Sponsored by the congregation’s adult learning group, the synagogue workshop drew Jews and non-Jews from the wider Morristown-area community. Some came so they wouldn’t have to wait for their favorite pickle company to show up at the farmers’ markets. Others came to find a way to manage the excess vegetables growing in their gardens.
Yachu Juan of Whippany said she found Yoskowitz’s pickling methods very different from those of her native Taiwan.
Pickles, Yoskowitz revealed, are shockingly easy to make.
He led the group in adding garlic, dill, mustard seed, and bay leaves to the water and salt they had already mixed in mason jars. The cucumbers were added, and, after just a few minutes, the preparation was done. All that was left was to wait a few days.
Yoskowitz also demonstrated how he makes sauerkraut. He cut up some green and purple cabbage, added salt, and continually mixed and stirred the cabbage with his hand until the salt drew the water from the cabbage and it began to form its own brine. Traditionally, he pointed out, it would sit in this brine for the winter in a root cellar, growing more sour as the winter wore on.

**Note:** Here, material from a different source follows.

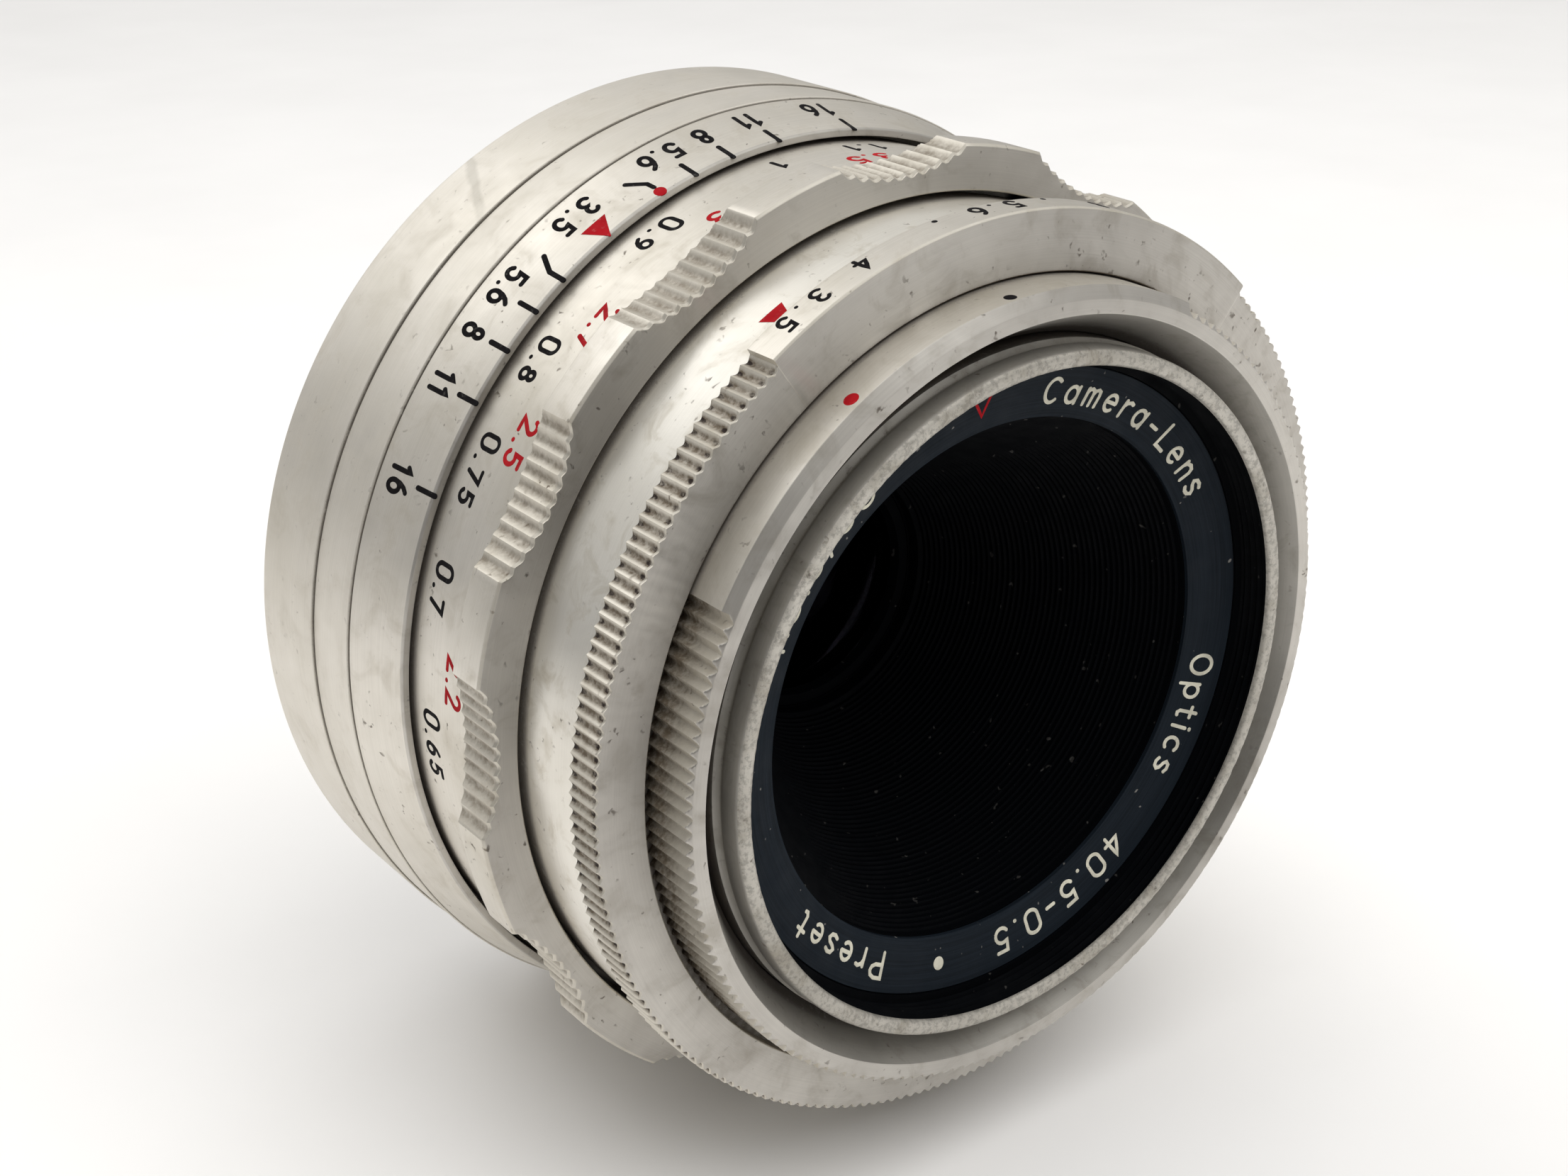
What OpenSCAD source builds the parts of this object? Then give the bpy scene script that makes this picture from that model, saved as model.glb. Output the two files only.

Monroe Chirnomas of Morris Township stopped in after dropping off his son at Hebrew school. He was delighted with his pickles. “I just had to check it out, and I’m so glad I stayed. The guy with the barrel of pickles doesn’t exist anymore. It’s such a great tradition. And I learned about the health benefits of pickles. Here I am eating yogurt, and I could be eating pickles and sauerkraut!”